■ Source data

+---+

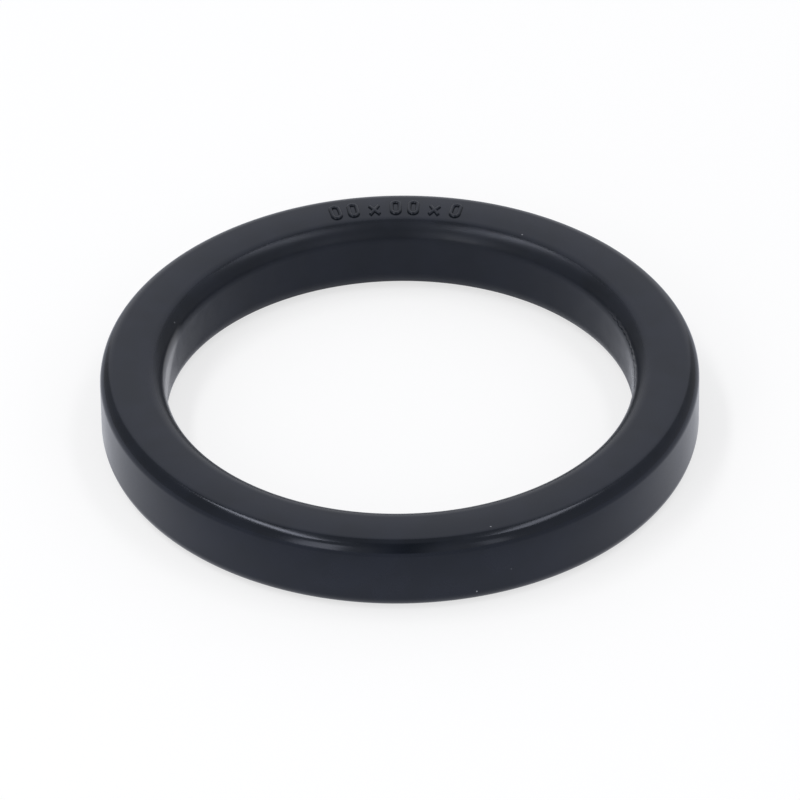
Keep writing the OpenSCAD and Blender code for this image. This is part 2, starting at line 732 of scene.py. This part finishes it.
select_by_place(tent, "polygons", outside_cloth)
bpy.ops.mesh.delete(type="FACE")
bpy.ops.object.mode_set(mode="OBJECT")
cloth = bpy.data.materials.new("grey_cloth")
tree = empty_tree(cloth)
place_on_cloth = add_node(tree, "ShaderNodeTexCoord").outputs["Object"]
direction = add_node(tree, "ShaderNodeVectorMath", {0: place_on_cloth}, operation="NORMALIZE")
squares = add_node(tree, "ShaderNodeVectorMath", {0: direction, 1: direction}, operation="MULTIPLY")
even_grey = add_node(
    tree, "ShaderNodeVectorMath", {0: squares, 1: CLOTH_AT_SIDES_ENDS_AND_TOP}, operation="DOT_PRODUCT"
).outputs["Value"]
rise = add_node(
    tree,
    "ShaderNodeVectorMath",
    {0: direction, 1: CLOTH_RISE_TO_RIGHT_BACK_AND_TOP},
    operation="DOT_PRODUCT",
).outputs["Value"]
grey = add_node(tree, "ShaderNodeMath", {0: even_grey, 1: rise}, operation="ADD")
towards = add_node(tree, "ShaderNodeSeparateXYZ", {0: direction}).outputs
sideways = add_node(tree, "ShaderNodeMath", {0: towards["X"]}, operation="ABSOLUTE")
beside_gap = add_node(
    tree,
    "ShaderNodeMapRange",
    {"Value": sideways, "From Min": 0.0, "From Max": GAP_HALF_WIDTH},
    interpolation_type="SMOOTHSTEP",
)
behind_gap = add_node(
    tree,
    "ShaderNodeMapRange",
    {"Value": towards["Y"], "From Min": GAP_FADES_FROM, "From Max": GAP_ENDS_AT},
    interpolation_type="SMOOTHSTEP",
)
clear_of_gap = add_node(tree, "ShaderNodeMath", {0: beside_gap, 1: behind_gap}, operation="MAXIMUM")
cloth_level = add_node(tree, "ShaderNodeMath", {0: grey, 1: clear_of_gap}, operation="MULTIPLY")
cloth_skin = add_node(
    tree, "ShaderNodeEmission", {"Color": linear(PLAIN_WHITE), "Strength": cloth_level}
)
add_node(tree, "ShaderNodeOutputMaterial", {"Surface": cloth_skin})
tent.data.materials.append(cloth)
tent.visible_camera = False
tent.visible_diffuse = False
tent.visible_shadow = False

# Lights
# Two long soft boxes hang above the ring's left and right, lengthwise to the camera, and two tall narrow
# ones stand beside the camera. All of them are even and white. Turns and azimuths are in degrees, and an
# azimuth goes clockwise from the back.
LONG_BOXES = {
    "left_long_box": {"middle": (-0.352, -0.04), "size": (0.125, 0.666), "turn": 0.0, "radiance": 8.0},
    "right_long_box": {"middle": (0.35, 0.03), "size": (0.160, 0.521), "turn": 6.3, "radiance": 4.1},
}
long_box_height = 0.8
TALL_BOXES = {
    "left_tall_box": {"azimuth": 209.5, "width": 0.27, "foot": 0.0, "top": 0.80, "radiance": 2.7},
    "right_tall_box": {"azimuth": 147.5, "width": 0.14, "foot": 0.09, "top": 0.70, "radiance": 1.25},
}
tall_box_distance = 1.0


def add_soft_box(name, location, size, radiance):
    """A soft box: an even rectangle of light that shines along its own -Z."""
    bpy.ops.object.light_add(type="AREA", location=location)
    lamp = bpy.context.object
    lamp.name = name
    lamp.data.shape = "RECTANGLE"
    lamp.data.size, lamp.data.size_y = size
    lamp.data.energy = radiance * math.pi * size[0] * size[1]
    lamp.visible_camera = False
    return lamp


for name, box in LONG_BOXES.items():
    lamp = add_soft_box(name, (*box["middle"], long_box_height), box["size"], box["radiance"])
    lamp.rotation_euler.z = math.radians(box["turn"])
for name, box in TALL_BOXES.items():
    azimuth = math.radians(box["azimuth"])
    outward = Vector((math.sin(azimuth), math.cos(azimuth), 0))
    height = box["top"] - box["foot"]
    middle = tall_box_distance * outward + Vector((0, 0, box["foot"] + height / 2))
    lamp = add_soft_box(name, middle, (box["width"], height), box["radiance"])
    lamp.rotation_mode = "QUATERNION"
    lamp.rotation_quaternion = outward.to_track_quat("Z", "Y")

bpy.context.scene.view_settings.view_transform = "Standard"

+---+

■ Directive
Return all the data exactly as given.

■ Worked solution
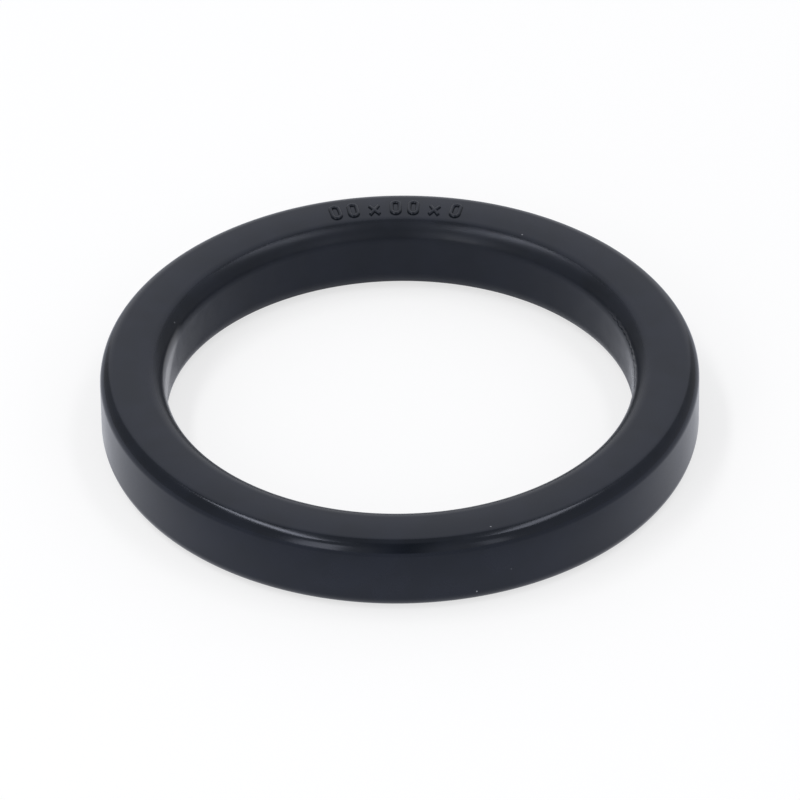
Keep writing the OpenSCAD and Blender code for this image. This is part 2, starting at line 732 of scene.py. This part finishes it.
select_by_place(tent, "polygons", outside_cloth)
bpy.ops.mesh.delete(type="FACE")
bpy.ops.object.mode_set(mode="OBJECT")
cloth = bpy.data.materials.new("grey_cloth")
tree = empty_tree(cloth)
place_on_cloth = add_node(tree, "ShaderNodeTexCoord").outputs["Object"]
direction = add_node(tree, "ShaderNodeVectorMath", {0: place_on_cloth}, operation="NORMALIZE")
squares = add_node(tree, "ShaderNodeVectorMath", {0: direction, 1: direction}, operation="MULTIPLY")
even_grey = add_node(
    tree, "ShaderNodeVectorMath", {0: squares, 1: CLOTH_AT_SIDES_ENDS_AND_TOP}, operation="DOT_PRODUCT"
).outputs["Value"]
rise = add_node(
    tree,
    "ShaderNodeVectorMath",
    {0: direction, 1: CLOTH_RISE_TO_RIGHT_BACK_AND_TOP},
    operation="DOT_PRODUCT",
).outputs["Value"]
grey = add_node(tree, "ShaderNodeMath", {0: even_grey, 1: rise}, operation="ADD")
towards = add_node(tree, "ShaderNodeSeparateXYZ", {0: direction}).outputs
sideways = add_node(tree, "ShaderNodeMath", {0: towards["X"]}, operation="ABSOLUTE")
beside_gap = add_node(
    tree,
    "ShaderNodeMapRange",
    {"Value": sideways, "From Min": 0.0, "From Max": GAP_HALF_WIDTH},
    interpolation_type="SMOOTHSTEP",
)
behind_gap = add_node(
    tree,
    "ShaderNodeMapRange",
    {"Value": towards["Y"], "From Min": GAP_FADES_FROM, "From Max": GAP_ENDS_AT},
    interpolation_type="SMOOTHSTEP",
)
clear_of_gap = add_node(tree, "ShaderNodeMath", {0: beside_gap, 1: behind_gap}, operation="MAXIMUM")
cloth_level = add_node(tree, "ShaderNodeMath", {0: grey, 1: clear_of_gap}, operation="MULTIPLY")
cloth_skin = add_node(
    tree, "ShaderNodeEmission", {"Color": linear(PLAIN_WHITE), "Strength": cloth_level}
)
add_node(tree, "ShaderNodeOutputMaterial", {"Surface": cloth_skin})
tent.data.materials.append(cloth)
tent.visible_camera = False
tent.visible_diffuse = False
tent.visible_shadow = False

# Lights
# Two long soft boxes hang above the ring's left and right, lengthwise to the camera, and two tall narrow
# ones stand beside the camera. All of them are even and white. Turns and azimuths are in degrees, and an
# azimuth goes clockwise from the back.
LONG_BOXES = {
    "left_long_box": {"middle": (-0.352, -0.04), "size": (0.125, 0.666), "turn": 0.0, "radiance": 8.0},
    "right_long_box": {"middle": (0.35, 0.03), "size": (0.160, 0.521), "turn": 6.3, "radiance": 4.1},
}
long_box_height = 0.8
TALL_BOXES = {
    "left_tall_box": {"azimuth": 209.5, "width": 0.27, "foot": 0.0, "top": 0.80, "radiance": 2.7},
    "right_tall_box": {"azimuth": 147.5, "width": 0.14, "foot": 0.09, "top": 0.70, "radiance": 1.25},
}
tall_box_distance = 1.0


def add_soft_box(name, location, size, radiance):
    """A soft box: an even rectangle of light that shines along its own -Z."""
    bpy.ops.object.light_add(type="AREA", location=location)
    lamp = bpy.context.object
    lamp.name = name
    lamp.data.shape = "RECTANGLE"
    lamp.data.size, lamp.data.size_y = size
    lamp.data.energy = radiance * math.pi * size[0] * size[1]
    lamp.visible_camera = False
    return lamp


for name, box in LONG_BOXES.items():
    lamp = add_soft_box(name, (*box["middle"], long_box_height), box["size"], box["radiance"])
    lamp.rotation_euler.z = math.radians(box["turn"])
for name, box in TALL_BOXES.items():
    azimuth = math.radians(box["azimuth"])
    outward = Vector((math.sin(azimuth), math.cos(azimuth), 0))
    height = box["top"] - box["foot"]
    middle = tall_box_distance * outward + Vector((0, 0, box["foot"] + height / 2))
    lamp = add_soft_box(name, middle, (box["width"], height), box["radiance"])
    lamp.rotation_mode = "QUATERNION"
    lamp.rotation_quaternion = outward.to_track_quat("Z", "Y")

bpy.context.scene.view_settings.view_transform = "Standard"